Pundits should be judged on their performance, regardless of the colour of their skin, and Ian Wright was simply not good enough. Jacques comment on his skin colour reads as somebody who had a belief and tries to shorn-horn in an example that doesn’t fit.

Where he’s probably more on the money is that lack of black football managers in the British game [1], and he highlights Paul Ince as an example. It’s certainly worth asking why the likes of Roy Keane, Bryan Robson, and Gareth Southgate, all of whom have had equal playing careers, have reached top level jobs before Ince, who’s had to ply his trade in League 2[2]. Jacques might also want to ask why there are so few Asian players in the league.

But neither of these are the fault of the BBC. And once they find a pundit who is as good as Alan Hansen (nigh-on-impossible) or better than Mark Lawrenson (ok, that should be achievable) then he should be there on merit, and colour should have nothing to do with it, just as the same is true for players on the pitch.

In fact, if the BBC want to be really brave, they should stop signing big names to act as pundits and push forward those who have something to say, and say it intelligently. Gavin Peacock for one, and poach Don Goodman from Sky as another.

UPDATE: An analysis of Wright’s performance as a pundit:

“BBC have two choices, they can either hire Bradley Wright-Philips to provide such groundbreaking analysis in between serving time, or BBC may see this as a time to shift focus and give disproportional coverage to another England fringe player. Perhaps Jermaine Defoe’s father would be interested.”

Also, Martin Jacques really has pulled a Max Gogarty judging by the hammering he’s getting in the comments. 316 last time I looked, and about two of them were complementary.

[1] I lost respect for Ince when he went to manage Franchise FC.

[2] Although this may not necessarily be a bad thing. There’s a lot you can learn from the lower leagues.


5 Responses to “Ian Wright: You wot?”

  1. 1 David North April 18, 2008 at 7:23 pm

    I can see where you are coming from, Wrighty wasn’t the best pundit in the World but was possibly the most passionate when it came to England games. Nothing like watching Wrighty to get you fired up before a match against some unknown country (probably just to lose)!

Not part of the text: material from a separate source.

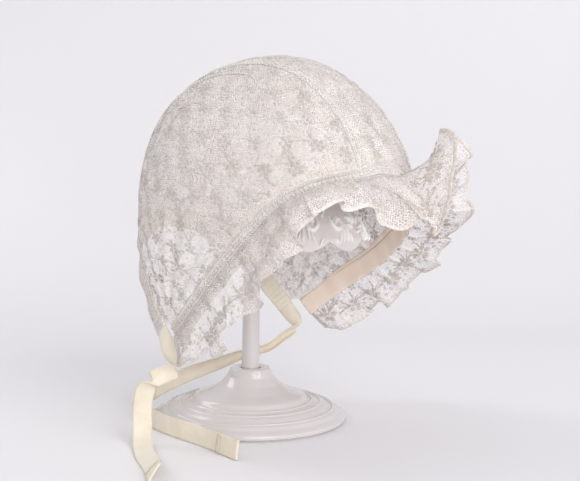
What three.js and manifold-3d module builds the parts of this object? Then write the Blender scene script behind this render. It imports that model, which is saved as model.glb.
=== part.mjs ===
// Baby bonnet of embroidered lace on a white hat stand, in millimetres, +Z up.
// The face opens toward -Y and the wearer's right side is -X.
// The origin is the centre of the stand's foot, on the surface that it stands on.

import * as THREE from 'three';
import { mergeVertices } from 'three/addons/utils/BufferGeometryUtils.js';
import Module from 'manifold-3d';

const wasm = await Module();
wasm.setup();

const { sin, cos, abs, min, max, pow, sqrt, hypot, PI } = Math;
const radians = THREE.MathUtils.degToRad;
const mix = THREE.MathUtils.lerp;
const vec = ( x, y, z ) => new THREE.Vector3( x, y, z );

// Driving dimensions

const clearance = 0.3; // left between pieces that touch

const footRadius = 52.5;
const footThickness = 4;
const collarRadius = 10.8;
const collarHeight = 28; // top of the foot's collar
const socketDepth = 6;
const postRadius = 4.9; // at the foot
const postTopRadius = 4.2; // at the head
const standTurns = 44; // facets round the foot
const lobeTurns = 6; // facets round each lobe of the head
const postTurns = 24;
const bossTurns = 32;
const columnTurns = 36;

const headCentre = - 23; // the stand's head sits this far forward of the post
const headHalfLength = 44; // fore and aft
const headHalfWidth = 40;
const headRimHeight = 99.5;
const headRise = 21; // from the rim to the shoulder
const headWall = 2.5;
const headLobes = 11;
const lobeDrop = 3.5;
const lobeShift = 1 / 3; // of a lobe that the rim is turned on
const bossRadius = 8;
const bossLip = 0.5; // the boss stops this far under the head's top
const columnCentre = - 15;
const columnRadius = 17.5;
const columnCap = 7; // height of the column's domed top
const columnCapSteps = 6;

const clothThickness = 1.2;
const seamGap = 0.5; // between the lace and a strip along its edge
const crownCentreY = - 17;
const crownCentreZ = 115;
const crownFront = 72; // from the crown's centre to the forehead
const crownBack = 75;
const crownHalfWidth = 66.5;
const crownRise = 80;
const crownPlan = 2.15; // power of the plan's oval, 2 is an ellipse
const crownFrontFullness = 1.9;
const crownBackFullness = 2.15;
const crownTuck = 0.06; // narrowing at the corners of the neck
const cornerY = 9;
const cornerZ = 54; // where the face seam and the neck edge meet
const neckAngle = 50; // of the neck edge's plane above the level, facing back
const halfTurn = 180; // degrees of swing from corner to corner
const cornerSpread = 4; // degrees off the corner at which the lace ends
const seamOffset = 25; // of the two crown seams from the middle
const seamRidge = 0.8;
const seamHalfWidth = 1.6;
const cornerFoldHeight = 1.6; // of the folds that fan out from each corner
const cornerFoldCount = 4.5;
const cornerFoldStart = 30; // degrees off the middle at which they begin
const cornerFoldFull = 64;
const neckFoldHeight = 0.9; // of the gathers at the neck edge
const neckFoldCount = 8;
const neckFoldReach = 0.4; // share of the turn that they reach up
const foldFadeStart = 66; // degrees off the middle at which all folds fade out towards a corner
const foldFadeEnd = 84;

const bandWidth = 9.5;
const rufflePlace = 4.6; // down the face band, where the ruffle is sewn on
const rufflePitch = 31; // of the flutes
const scallopPitch = 16;
const scallopDepth = 3;
const fluteSwing = 13; // degrees at the free edge
const fluteFull = 0.625; // share of the depth at which the flutes are full
const leastLean = 4; // degrees, keeps the ruffle off the band
const casingWidth = 9.5;
const ribbonWidth = 9.5;
const ribbonThickness = 1;

const crownTurns = 22; // rows of the crown's grid
const sideColumns = 13; // its columns on each side panel
const stripColumns = 6; // its columns between the seams
const bandColumns = 60;
const casingColumns = 40;
const ruffleColumns = 114;
const ruffleSteps = 5;
const edgeSamples = 180; // places along an edge at which its length is measured
const edgeSwing = 0.4; // degrees to each side that an edge's direction is taken over
const edgeTurn = 0.02; // share of the turn that the lace's slope at an edge is taken over
const halvings = 36; // of each search for a point of the lace
const weld = 1e-4; // points closer than this are one

// The foot from its edge up to the collar: radius as a share of footRadius, height as a share of collarHeight
const footSteps = [
	{ radius: 1.00, height: 0.14 },
	{ radius: 0.93, height: 0.17 },
	{ radius: 0.90, height: 0.23 },
	{ radius: 0.82, height: 0.26 },
	{ radius: 0.78, height: 0.32 },
	{ radius: 0.68, height: 0.36 },
	{ radius: 0.60, height: 0.39 },
	{ radius: 0.57, height: 0.48 },
	{ radius: 0.42, height: 0.57 },
	{ radius: 0.31, height: 0.69 },
	{ radius: 0.24, height: 0.84 },
];

// The head's shoulder: radius as a share of headHalfLength, height as a share of headRise above the rim
const headSteps = [
	{ radius: 1.00, height: 0.00 },
	{ radius: 0.95, height: 0.20 },
	{ radius: 0.86, height: 0.52 },
	{ radius: 0.72, height: 0.80 },
	{ radius: 0.50, height: 0.96 },
	{ radius: 0.38, height: 1.00 },
];

// The face seam from the right corner to the left one: the angle of its half-plane above the level, facing back
const faceSeam = [
	{ along: 0.00, angle: 137 },
	{ along: 0.14, angle: 133 },
	{ along: 0.30, angle: 132 },
	{ along: 0.45, angle: 137.5 },
	{ along: 0.60, angle: 142.5 },
	{ along: 0.76, angle: 144 },
	{ along: 0.88, angle: 140 },
	{ along: 1.00, angle: 137 },
];

// The ruffle from the right corner to the left one: its depth in mm, and its lean in degrees out of the lace
const ruffleRun = [
	{ along: 0, depth: 21, lean: 24, curl: 15 },
	{ along: 0.08, depth: 31, lean: 26, curl: 20 },
	{ along: 0.2, depth: 33, lean: 36, curl: 15 },
	{ along: 0.3, depth: 34, lean: 54, curl: - 42 },
	{ along: 0.37, depth: 33, lean: 58, curl: - 42 },
	{ along: 0.415, depth: 41, lean: 36, curl: - 26 },
	{ along: 0.455, depth: 43, lean: 28, curl: - 9 },
	{ along: 0.48, depth: 40, lean: 46, curl: - 4 },
	{ along: 0.52, depth: 34, lean: 112, curl: 5 },
	{ along: 0.55, depth: 36, lean: 138, curl: 14 },
	{ along: 0.6, depth: 35, lean: 126, curl: 14 },
	{ along: 0.66, depth: 32, lean: 100, curl: 10 },
	{ along: 0.73, depth: 30, lean: 76, curl: 5 },
	{ along: 0.84, depth: 30, lean: 54, curl: 15 },
	{ along: 0.93, depth: 31, lean: 46, curl: 15 },
	{ along: 1, depth: 21, lean: 34, curl: 15 },
];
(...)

  2. 2 Matt April 18, 2008 at 8:10 pm

    Hansen’s an ultra-bastard.

    Good post, mind.

  3. 3 Gary Andrews April 18, 2008 at 10:41 pm

    Wright definitely did the jumping around like a nutter, firing the crowd up, then getting miffed when England failed to stuff a side 10-nil rather well. In that respect he probably connected with a large amount of Premiership supporters. But I’m struggling to think of any time he added anything to the coverage. I still remember when he said he’d rather England spend years in the wilderness than employ a foreigner manager.

    Incidentally Martin Jacques is getting a Max Gogarty-esque kicking in the comments. Having re-read his piece, all are completely deserved.

    Anyway, my favourite pundits: Martin O’Neill, Gavin Peacock, Don Goodman, Alan Hansen, Jeff Stelling, Chris Kamara (now that’s a lesson in how to play the clown AND still make good analysis), Stan Collymore, Graham Taylor, and Lawro, although he’s better as a co-commentator.

    Alan Shearer, Graeme Le Saux, John Barnes, Jamie Redknapp, Peter Reid and Paul Parker are among the worst. Of those, I think only Le Saux came anywhere near Ian Wright’s level of awfulness.

  4. 4 Will April 19, 2008 at 5:10 pm

    Isn’t this just cheap PR for Sky before Gladiators begins? The hidden message is BBC bad, Sky good, and the timing also suggests that is what it is. Don’t you think Wright’s people, who are probably also Sky’s people, might have suggested it was sensible for him to say this in public at this time? I reckon so. Just more churnalism, with promotion as the hidden agenda.

  5. 5 Gary Andrews April 19, 2008 at 7:09 pm


    Anyway, I wasn’t too bothered with what Wright said or what journalists churned. I wouldn’t have even bothered blogging about it had it not been for Martin Jacques utterly ridiculous piece on a quiet Friday afternoon.